[BEGIN]

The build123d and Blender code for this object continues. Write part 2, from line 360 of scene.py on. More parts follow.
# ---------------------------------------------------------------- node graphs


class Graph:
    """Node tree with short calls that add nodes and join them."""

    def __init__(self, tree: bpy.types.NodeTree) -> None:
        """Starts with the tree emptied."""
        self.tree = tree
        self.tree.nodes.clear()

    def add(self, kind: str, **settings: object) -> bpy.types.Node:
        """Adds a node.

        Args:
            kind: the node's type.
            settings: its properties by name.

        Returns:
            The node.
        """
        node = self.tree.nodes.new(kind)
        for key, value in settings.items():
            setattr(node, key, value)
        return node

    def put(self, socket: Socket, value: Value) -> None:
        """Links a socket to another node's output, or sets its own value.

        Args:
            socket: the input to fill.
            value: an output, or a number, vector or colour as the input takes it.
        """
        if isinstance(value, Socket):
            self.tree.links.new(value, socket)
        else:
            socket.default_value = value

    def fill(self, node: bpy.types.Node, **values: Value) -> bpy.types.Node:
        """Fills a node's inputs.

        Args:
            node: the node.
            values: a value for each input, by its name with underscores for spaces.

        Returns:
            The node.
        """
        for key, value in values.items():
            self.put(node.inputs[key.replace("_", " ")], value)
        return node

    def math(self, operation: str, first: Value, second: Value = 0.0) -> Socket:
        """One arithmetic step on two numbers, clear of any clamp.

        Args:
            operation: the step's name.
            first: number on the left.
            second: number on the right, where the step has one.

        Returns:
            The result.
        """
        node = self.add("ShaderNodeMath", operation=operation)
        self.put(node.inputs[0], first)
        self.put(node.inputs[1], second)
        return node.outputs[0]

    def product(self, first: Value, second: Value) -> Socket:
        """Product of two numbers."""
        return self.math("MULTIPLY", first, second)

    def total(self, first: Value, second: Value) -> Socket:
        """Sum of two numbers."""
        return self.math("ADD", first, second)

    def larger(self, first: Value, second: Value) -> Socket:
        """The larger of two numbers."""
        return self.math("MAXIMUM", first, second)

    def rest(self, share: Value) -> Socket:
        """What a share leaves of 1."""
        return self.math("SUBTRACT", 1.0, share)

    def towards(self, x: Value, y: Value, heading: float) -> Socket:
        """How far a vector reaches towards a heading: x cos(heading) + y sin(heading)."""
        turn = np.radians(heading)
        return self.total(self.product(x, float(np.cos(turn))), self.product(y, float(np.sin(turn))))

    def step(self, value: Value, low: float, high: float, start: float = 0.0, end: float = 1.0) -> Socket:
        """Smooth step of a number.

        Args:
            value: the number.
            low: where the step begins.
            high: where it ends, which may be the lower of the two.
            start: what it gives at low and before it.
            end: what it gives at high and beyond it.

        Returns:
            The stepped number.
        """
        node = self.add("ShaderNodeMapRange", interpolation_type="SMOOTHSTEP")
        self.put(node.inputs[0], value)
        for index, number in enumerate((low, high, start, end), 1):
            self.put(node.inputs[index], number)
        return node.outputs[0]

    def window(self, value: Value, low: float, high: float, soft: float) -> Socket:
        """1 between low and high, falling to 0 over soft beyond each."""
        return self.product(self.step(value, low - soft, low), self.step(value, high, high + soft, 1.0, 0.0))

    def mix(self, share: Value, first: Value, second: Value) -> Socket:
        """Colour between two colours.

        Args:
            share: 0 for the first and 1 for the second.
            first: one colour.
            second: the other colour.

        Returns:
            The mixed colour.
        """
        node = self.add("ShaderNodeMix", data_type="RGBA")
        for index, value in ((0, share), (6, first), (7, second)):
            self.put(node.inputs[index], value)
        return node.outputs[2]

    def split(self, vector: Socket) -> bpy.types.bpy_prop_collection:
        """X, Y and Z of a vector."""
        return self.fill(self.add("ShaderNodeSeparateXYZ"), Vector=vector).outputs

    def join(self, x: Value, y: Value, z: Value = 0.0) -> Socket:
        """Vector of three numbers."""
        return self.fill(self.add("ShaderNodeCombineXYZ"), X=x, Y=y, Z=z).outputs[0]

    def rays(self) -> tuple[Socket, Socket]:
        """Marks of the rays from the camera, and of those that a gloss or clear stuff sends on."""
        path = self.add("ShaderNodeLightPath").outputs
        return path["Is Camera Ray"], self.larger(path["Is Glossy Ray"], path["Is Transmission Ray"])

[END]
[BEGIN]

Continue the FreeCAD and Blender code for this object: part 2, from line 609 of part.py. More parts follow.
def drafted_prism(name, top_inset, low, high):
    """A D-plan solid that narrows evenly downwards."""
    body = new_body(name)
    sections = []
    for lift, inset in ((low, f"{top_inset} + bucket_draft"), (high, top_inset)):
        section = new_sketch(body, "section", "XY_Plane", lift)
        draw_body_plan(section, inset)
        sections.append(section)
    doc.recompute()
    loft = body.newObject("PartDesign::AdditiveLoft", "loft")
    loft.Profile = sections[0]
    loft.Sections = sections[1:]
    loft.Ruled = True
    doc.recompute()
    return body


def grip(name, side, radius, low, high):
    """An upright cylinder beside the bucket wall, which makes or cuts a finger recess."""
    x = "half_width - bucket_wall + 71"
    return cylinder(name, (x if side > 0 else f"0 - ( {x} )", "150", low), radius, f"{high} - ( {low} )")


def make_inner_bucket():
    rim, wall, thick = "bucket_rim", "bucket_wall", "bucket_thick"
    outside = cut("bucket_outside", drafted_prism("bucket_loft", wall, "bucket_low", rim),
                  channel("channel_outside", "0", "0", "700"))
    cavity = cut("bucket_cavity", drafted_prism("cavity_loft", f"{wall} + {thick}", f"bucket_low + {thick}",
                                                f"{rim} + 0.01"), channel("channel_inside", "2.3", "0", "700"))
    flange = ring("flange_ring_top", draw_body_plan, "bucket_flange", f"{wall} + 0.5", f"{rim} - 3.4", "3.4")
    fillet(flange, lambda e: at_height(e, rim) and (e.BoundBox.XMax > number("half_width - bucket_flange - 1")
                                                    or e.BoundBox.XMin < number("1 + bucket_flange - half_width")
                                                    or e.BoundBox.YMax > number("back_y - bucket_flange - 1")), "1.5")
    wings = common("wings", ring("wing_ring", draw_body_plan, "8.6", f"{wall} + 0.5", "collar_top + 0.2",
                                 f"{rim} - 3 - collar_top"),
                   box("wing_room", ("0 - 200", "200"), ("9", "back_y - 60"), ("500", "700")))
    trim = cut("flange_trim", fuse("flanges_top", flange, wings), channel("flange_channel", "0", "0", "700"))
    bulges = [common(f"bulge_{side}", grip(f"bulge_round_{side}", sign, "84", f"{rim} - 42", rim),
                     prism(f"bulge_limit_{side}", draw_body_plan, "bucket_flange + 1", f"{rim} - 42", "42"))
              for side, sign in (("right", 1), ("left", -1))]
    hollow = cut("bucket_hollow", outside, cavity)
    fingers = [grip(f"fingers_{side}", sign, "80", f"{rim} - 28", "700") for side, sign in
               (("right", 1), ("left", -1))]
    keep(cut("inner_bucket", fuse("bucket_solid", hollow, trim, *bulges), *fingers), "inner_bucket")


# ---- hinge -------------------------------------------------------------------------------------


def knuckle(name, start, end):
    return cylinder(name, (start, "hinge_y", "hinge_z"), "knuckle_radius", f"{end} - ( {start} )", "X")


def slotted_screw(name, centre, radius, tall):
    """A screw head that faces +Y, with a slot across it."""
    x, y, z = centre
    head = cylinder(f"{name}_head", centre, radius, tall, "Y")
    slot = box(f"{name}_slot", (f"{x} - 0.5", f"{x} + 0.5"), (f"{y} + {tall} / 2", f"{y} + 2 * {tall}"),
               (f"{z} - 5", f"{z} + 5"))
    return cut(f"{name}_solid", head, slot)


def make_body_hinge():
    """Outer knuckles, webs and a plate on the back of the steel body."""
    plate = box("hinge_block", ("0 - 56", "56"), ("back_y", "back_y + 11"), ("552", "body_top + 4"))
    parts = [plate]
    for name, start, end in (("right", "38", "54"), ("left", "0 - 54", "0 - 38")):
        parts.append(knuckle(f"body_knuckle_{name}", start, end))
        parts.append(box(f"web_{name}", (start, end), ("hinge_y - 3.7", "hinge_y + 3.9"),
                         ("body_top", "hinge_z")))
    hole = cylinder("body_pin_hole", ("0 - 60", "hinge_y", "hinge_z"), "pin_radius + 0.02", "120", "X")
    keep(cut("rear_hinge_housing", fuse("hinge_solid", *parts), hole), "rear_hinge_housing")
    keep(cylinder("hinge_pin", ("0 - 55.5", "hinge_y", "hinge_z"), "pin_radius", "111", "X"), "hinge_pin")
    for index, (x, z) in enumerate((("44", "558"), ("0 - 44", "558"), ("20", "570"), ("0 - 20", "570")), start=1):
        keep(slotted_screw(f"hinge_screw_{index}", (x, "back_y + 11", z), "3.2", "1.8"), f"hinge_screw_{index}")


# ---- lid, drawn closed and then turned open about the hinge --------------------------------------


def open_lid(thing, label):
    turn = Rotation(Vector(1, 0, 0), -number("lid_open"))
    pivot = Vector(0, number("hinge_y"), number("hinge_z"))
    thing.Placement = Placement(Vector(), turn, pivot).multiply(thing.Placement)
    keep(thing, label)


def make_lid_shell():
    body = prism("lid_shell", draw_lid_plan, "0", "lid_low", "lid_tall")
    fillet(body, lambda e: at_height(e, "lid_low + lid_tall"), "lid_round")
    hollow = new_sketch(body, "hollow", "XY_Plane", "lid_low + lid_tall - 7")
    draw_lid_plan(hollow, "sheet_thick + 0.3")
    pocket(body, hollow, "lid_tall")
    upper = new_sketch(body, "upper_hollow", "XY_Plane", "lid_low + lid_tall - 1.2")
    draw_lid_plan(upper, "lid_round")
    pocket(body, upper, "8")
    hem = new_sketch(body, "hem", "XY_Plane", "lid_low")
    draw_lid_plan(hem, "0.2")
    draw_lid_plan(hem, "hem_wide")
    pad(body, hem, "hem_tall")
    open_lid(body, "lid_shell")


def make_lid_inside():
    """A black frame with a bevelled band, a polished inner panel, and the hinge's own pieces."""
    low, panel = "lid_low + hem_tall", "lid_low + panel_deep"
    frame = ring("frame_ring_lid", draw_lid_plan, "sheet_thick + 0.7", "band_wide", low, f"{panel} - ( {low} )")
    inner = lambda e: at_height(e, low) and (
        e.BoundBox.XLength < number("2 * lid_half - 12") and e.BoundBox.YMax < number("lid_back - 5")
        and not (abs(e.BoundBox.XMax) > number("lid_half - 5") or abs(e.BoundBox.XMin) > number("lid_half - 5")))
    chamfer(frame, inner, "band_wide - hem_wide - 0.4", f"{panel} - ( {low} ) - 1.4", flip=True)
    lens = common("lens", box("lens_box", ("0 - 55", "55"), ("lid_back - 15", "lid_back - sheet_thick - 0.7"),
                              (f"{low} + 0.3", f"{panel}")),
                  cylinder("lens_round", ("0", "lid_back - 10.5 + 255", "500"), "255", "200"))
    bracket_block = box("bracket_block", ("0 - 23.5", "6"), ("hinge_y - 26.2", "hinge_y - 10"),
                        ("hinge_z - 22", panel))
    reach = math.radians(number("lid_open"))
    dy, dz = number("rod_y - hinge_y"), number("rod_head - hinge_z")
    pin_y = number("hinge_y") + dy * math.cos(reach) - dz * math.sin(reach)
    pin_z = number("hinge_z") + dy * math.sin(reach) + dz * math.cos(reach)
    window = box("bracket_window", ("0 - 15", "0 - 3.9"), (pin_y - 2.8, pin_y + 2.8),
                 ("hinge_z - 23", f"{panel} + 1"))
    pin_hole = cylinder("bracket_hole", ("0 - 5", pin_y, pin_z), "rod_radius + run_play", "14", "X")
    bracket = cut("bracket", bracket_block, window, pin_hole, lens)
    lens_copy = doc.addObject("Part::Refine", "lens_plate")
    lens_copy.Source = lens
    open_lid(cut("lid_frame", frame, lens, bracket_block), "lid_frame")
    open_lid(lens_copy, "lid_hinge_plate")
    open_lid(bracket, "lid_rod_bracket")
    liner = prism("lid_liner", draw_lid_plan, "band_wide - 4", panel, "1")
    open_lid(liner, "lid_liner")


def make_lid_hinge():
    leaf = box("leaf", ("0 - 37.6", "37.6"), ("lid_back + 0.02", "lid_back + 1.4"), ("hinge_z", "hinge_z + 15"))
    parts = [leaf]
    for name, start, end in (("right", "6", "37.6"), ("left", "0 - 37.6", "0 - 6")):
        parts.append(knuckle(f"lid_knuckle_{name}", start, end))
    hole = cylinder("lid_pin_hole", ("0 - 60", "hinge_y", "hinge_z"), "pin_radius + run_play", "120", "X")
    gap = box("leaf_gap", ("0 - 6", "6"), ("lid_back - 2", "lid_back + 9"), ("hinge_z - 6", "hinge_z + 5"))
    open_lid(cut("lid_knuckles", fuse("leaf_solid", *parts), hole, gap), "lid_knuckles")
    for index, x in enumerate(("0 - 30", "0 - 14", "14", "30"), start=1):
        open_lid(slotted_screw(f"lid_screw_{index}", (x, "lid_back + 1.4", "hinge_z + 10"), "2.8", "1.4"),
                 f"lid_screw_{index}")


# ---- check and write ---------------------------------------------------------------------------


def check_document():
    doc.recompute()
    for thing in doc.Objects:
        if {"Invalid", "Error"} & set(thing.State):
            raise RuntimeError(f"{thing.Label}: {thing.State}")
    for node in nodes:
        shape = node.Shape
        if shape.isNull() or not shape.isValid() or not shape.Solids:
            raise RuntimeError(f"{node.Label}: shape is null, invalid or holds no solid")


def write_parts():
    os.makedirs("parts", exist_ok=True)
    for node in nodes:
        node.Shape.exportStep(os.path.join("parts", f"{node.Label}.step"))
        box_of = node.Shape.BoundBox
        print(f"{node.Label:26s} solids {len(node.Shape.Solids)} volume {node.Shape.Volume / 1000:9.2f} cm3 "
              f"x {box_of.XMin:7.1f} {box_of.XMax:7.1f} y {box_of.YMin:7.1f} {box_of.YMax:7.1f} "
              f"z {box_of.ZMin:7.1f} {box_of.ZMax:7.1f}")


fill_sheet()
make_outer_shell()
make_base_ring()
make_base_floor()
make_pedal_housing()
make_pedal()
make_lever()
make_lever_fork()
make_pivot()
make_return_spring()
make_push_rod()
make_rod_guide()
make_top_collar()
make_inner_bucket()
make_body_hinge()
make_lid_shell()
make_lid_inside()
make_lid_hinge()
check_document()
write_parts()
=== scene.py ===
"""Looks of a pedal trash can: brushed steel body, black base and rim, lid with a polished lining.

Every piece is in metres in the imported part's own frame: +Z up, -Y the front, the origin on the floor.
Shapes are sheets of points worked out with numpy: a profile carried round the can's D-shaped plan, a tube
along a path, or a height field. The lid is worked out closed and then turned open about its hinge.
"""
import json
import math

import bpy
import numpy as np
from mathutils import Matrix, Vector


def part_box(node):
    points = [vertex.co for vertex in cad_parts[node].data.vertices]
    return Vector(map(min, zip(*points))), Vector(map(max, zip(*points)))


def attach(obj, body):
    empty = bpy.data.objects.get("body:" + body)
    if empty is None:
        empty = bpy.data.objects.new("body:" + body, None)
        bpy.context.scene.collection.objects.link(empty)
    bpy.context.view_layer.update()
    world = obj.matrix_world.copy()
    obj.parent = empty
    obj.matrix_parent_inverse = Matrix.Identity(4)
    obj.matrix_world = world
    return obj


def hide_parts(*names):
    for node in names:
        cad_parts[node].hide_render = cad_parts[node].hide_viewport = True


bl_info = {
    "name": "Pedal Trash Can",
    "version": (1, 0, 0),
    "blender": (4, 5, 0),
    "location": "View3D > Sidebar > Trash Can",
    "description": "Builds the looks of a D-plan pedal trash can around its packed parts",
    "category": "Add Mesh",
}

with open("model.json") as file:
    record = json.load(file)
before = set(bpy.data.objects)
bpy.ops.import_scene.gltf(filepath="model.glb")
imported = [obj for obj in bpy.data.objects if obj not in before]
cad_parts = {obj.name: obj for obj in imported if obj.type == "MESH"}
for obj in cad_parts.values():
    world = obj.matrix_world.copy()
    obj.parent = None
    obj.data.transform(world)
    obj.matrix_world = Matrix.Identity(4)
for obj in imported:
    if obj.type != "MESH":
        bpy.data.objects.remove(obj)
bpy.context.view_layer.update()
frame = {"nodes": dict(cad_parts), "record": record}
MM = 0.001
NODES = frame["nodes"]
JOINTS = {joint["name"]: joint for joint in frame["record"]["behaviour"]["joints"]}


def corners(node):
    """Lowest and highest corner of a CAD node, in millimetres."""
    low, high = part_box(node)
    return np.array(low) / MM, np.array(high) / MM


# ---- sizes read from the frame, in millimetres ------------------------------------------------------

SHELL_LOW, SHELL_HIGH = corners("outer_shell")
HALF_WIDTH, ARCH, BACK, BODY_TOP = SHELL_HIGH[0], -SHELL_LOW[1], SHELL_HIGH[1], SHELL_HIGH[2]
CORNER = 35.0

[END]
[BEGIN]

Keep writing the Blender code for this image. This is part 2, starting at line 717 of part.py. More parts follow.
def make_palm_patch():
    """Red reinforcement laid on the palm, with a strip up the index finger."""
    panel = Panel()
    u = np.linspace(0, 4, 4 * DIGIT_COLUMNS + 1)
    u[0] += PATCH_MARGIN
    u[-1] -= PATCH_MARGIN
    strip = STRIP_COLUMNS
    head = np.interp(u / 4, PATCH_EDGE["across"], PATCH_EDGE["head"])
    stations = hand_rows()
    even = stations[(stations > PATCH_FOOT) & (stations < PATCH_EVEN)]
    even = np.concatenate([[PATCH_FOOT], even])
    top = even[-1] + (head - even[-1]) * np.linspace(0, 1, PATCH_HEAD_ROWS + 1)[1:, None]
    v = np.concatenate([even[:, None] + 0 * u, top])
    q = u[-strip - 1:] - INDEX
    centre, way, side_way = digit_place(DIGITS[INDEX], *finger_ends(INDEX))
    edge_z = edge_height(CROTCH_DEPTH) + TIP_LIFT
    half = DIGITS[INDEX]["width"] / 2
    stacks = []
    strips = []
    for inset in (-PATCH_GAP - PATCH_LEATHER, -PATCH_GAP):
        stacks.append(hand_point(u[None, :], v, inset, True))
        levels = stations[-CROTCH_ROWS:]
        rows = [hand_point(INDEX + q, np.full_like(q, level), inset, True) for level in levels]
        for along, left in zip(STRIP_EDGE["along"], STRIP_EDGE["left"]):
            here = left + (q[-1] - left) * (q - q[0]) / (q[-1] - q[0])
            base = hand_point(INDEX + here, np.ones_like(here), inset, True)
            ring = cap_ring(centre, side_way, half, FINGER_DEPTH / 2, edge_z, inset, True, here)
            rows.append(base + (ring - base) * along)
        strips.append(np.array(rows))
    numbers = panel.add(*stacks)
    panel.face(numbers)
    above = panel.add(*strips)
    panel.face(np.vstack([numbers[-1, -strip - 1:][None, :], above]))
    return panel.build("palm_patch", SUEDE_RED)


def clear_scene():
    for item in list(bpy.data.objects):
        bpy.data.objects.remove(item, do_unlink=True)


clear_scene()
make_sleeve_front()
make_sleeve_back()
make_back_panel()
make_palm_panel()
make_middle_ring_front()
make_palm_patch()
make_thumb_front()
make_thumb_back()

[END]

• Exercise prompt
From the records above, give again exactly the lines running from the line with "fill_sheet()" to the line with "cad_parts[node].hide_render = cad_parts[node].hide_viewport", inclusive.

• Result
fill_sheet()
make_outer_shell()
make_base_ring()
make_base_floor()
make_pedal_housing()
make_pedal()
make_lever()
make_lever_fork()
make_pivot()
make_return_spring()
make_push_rod()
make_rod_guide()
make_top_collar()
make_inner_bucket()
make_body_hinge()
make_lid_shell()
make_lid_inside()
make_lid_hinge()
check_document()
write_parts()
=== scene.py ===
"""Looks of a pedal trash can: brushed steel body, black base and rim, lid with a polished lining.

Every piece is in metres in the imported part's own frame: +Z up, -Y the front, the origin on the floor.
Shapes are sheets of points worked out with numpy: a profile carried round the can's D-shaped plan, a tube
along a path, or a height field. The lid is worked out closed and then turned open about its hinge.
"""
import json
import math

import bpy
import numpy as np
from mathutils import Matrix, Vector


def part_box(node):
    points = [vertex.co for vertex in cad_parts[node].data.vertices]
    return Vector(map(min, zip(*points))), Vector(map(max, zip(*points)))


def attach(obj, body):
    empty = bpy.data.objects.get("body:" + body)
    if empty is None:
        empty = bpy.data.objects.new("body:" + body, None)
        bpy.context.scene.collection.objects.link(empty)
    bpy.context.view_layer.update()
    world = obj.matrix_world.copy()
    obj.parent = empty
    obj.matrix_parent_inverse = Matrix.Identity(4)
    obj.matrix_world = world
    return obj


def hide_parts(*names):
    for node in names:
        cad_parts[node].hide_render = cad_parts[node].hide_viewport = True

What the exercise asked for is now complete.